Seasoned Greek Yogurt Chicken
It’s no secret that I like food. In fact, you could say that I love it. However, all foods are not created equal. Some ingredients are just better than others, or at least in my opinion. Food is all about opinions, really. I can’t stand olives, and you probably think I’m crazy. On the other hand, you might try to tell me that eating raw garlic is nuts, and I will vehemently disagree with you. Then, I will eat a raw clove of garlic to prove you wrong and will regret having done so moments later as my lungs seem to contract and twist and make my spine hurt. However, I will stand my ground. I digress.
The meal I’ve put together here is great. Not only does it taste delicious, but it’s also made with ingredients I desperately love. I’m literally emotionally cheating on each one of these ingredients with the others.
Let’s start with the chicken. Cooking with chicken is great. Once you get past the slimy membrany grossness, it’s the most wonderful protein there is. As my grandma says, chicken is a blank canvas.
That leads me to the Greek yogurt, another blank canvas with which the most beautiful art can be created. It’s good for you and can almost always replace sour cream, which is not. Also, it is one of those diverse foods that can be eaten for breakfast, lunch, or dinner. The pure white color makes for the perfect base in this spiced recipe.
On that note, let’s talk about paprika. I could use smoked paprika on just about anything. It livens up the flavor of whatever you’re cooking and adds an amazing vibrant color. Cayenne does the same, while adding a sharp kick to any recipe.
Sautéed shallots are a godsend, bringing a rusty taste to salad dressings, omelets, and obviously, this dish. With more flavor than plain old onions, I always opt for shallots and sweat them in a frying pan to mellow out their bold flavor.
Last, but not least: garlic. As I mentioned earlier, I love garlic. In fact, I’d go so far as to say I love it more than avocados. This diverse member of the lily family is delicious when roasted, sautéed, or just plain raw. Each preparation gives it a totally different flavor but always gives you that awesomely spicy garlic breath. I know, you think I’m crazy. I thought we had already established this!
Put all these fantastic ingredients together and there’s no not loving this dish. Slow roasting the chicken allows it to absorb the spicy yogurt mix, which makes the chicken crazy juicy.

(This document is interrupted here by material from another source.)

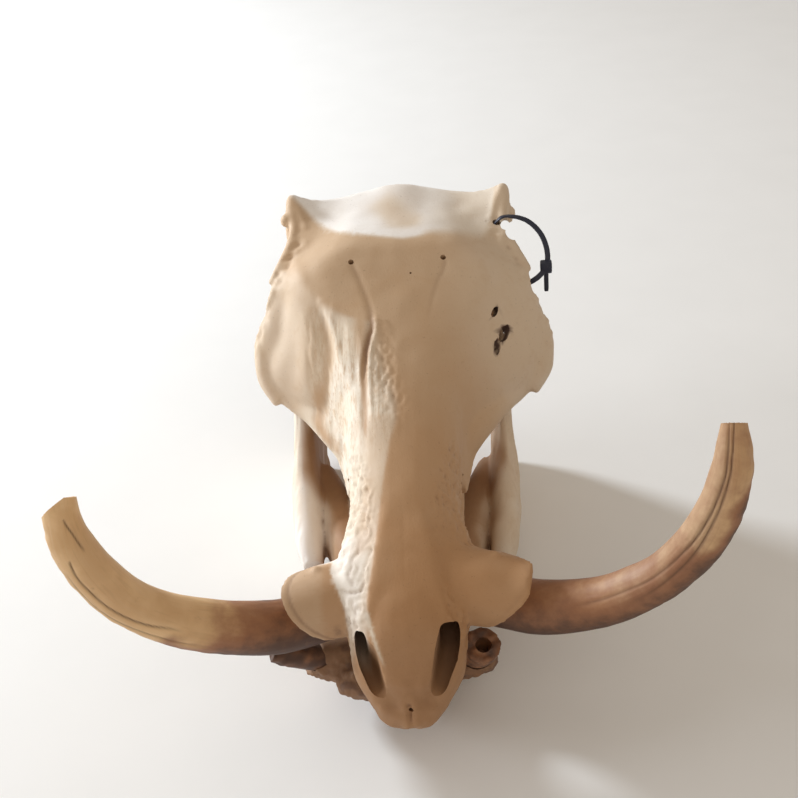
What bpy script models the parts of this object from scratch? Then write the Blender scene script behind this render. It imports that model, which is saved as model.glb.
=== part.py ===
"""A male warthog's skull with its lower jaw, at life size, resting on the underside of the jaw.

The sizes in the tables are millimetres in the skull's own frame: x towards the side, y from the
front of the upper jaw to the back of the head, z up from the plane in which the teeth meet.
lay_down() turns each finished piece into the frame of the floor. The skull looks along -Y, so the
animal's right side is at -X.
"""

import math

import bmesh
import bpy
import numpy as np
from mathutils import Matrix, Vector

MM = 0.001
BOTH_SIDES = (-1, 1)
RIGHT, LEFT = -1, 1

# Where the teeth meet and where the jaw hinges: middle and reach across, span along
BITE_GAP = 0.3
TOOTH_MIDDLE = 33.0
TOOTH_REACH = 17.0
TOOTH_SPAN = (110.0, 250.0)
JOINT_GAP = 0.3
JOINT_LEVEL = 79.0
JOINT_MIDDLE = 66.0
JOINT_REACH = 16.0
JOINT_SPAN = (304.0, 338.0)
HINGE_MIDDLE = 68.0
HINGE_REACH = 25.0
HINGE_SPAN = (298.0, 345.0)

# The sleeves round the upper tusks, and the jaw's place to one side
SOCKET_GAP = 0.35
RIM_SLANT = math.radians(-39)
JAW_SHIFT = -4.0

# The jaw's underside meets the floor at the chin and at both angles
CHIN = (92.0, -52.0)
ANGLE = (288.0, -86.0)
TILT = math.atan2(CHIN[1] - ANGLE[1], ANGLE[0] - CHIN[0])
MIDDLE = (-1.8, 184.8)

# How fine the bones are made
VOXEL = 2.4
SECTION_SIDES = 28
JOIN_ROUNDING = 5
EDGE_ROUNDING = 2
CRANIUM_TRIANGLES = 7000
JAW_TRIANGLES = 3600
TIE_TRIANGLES = 560
TUSK_SIDES = 16
TUSK_STEPS = 2


def clear_scene():
    for obj in list(bpy.data.objects):
        bpy.data.objects.remove(obj)


def material_of(name, colour, roughness):
    material = bpy.data.materials.new(name)
    material.use_nodes = True
    shader = material.node_tree.nodes["Principled BSDF"]
    shader.inputs["Base Color"].default_value = (*colour, 1.0)
    shader.inputs["Roughness"].default_value = roughness
    shader.inputs["Metallic"].default_value = 0.0
    return material


# Closed pieces in one bmesh, which fuse() then joins


def smooth_rows(rows, steps):
    """Catmull-Rom points through the rows, with this many steps between two rows."""
    rows = np.array(rows, float)
    ends = np.concatenate([[2 * rows[0] - rows[1]], rows, [2 * rows[-1] - rows[-2]]])
    out = []
    for a, b, c, d in zip(ends, ends[1:], ends[2:], ends[3:]):
        for t in np.arange(steps) / steps:
            out.append(
                0.5 * (2 * b + (c - a) * t + (2 * a - 5 * b + 4 * c - d) * t**2
                       + (3 * b - a - 3 * c + d) * t**3)
            )
    out.append(rows[-1])
    return np.array(out)


def add_tube(bm, rows, up=(0, 0, 1), square=0.0, steps=3, sides=SECTION_SIDES):
    """A closed tube through rows of (x, y, z, half width, reach up, reach down)."""
    points = smooth_rows(rows, steps)
    centres = [Vector(p[:3]) for p in points]
    faces_before = set(bm.faces)
    loops = []
    for i, (centre, row) in enumerate(zip(centres, points)):
        along = (centres[min(i + 1, len(centres) - 1)] - centres[max(i - 1, 0)]).normalized()
        side = along.cross(Vector(up)).normalized()
        rise = side.cross(along)
        ring = bmesh.ops.create_circle(bm, segments=sides, radius=1.0)["verts"]
        for v in ring:
            across = math.copysign(abs(v.co.x) ** (1 - square), v.co.x)
            upward = math.copysign(abs(v.co.y) ** (1 - square), v.co.y)
            reach = row[4] if upward > 0 else row[5]
            v.co = (centre + side * across * row[3] + rise * upward * reach) * MM
        loops.append(list({e for v in ring for e in v.link_edges}))
    for near, far in zip(loops, loops[1:]):
        bmesh.ops.bridge_loops(bm, edges=near + far)
    for end in (loops[0], loops[-1]):
        bmesh.ops.edgeloop_fill(bm, edges=end)
    made = [f for f in bm.faces if f not in faces_before]
    bmesh.ops.recalc_face_normals(bm, faces=made)


def add_rod(bm, rows, **options):
    """A tube of round section through rows of (x, y, z, radius)."""
    add_tube(bm, [(*r[:3], r[3], r[3], r[3]) for r in rows], **options)


def add_ball(bm, centre, radii, turn=(0, 0, 0)):
    """A closed ellipsoid with these radii, turned by degrees about x, y and z."""
    spin = Matrix.Identity(4)
    for degrees, axis in zip(turn, "XYZ"):
        spin = Matrix.Rotation(math.radians(degrees), 4, axis) @ spin
    size = Matrix.Diagonal((*[r * MM for r in radii], 1))
    place = Matrix.Translation(Vector(centre) * MM) @ spin @ size
    bmesh.ops.create_icosphere(bm, subdivisions=3, radius=1.0, matrix=place)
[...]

The cheese melts within the sauce, but doesn't burn. Instead, it makes the coating extra creamy and helps it stick to the chicken when served. I’m telling you, love is real, and I found it right here, with this spiced and spicy Seasoned Greek Yogurt Chicken.
Ingredients (serves one)
1 boneless, skinless chicken breast
½ cup 0% fat Greek Yogurt
½ shallot, minced
1 tablespoon olive oil
½ teaspoon cayenne pepper
½ teaspoon smoked paprika
1 small handful grated Parmesan cheese
1. Preheat oven to 350o Fahrenheit.
2. In a small frying pan, heat olive oil over low heat. Add minced shallot at sauté until just tender, but not brown.
3. In a small bowl, combine Greek yogurt, sautéed shallot, cayenne pepper and smoked paprika, stirring vigorously until fully integrated. Next, stir in cheese.
4. Place raw chicken in a small baking dish and spoon yogurt blend on top. Use your hand to fully coat chicken.
4a. If desired, you may roast baby red potatoes in the same dish. First microwave the potatoes in 2 cups water for 2 minutes. Drain water and quarter potatoes. Coat with olive oil, kosher salt, and black pepper and surround chicken breast with potatoes.
5. Bake for 20 minutes. Then turn heat to 400o and bake for an additional 10 minutes. Remove from oven and gently remove chicken from pan. Serve immediately, while that cheese is still super melty.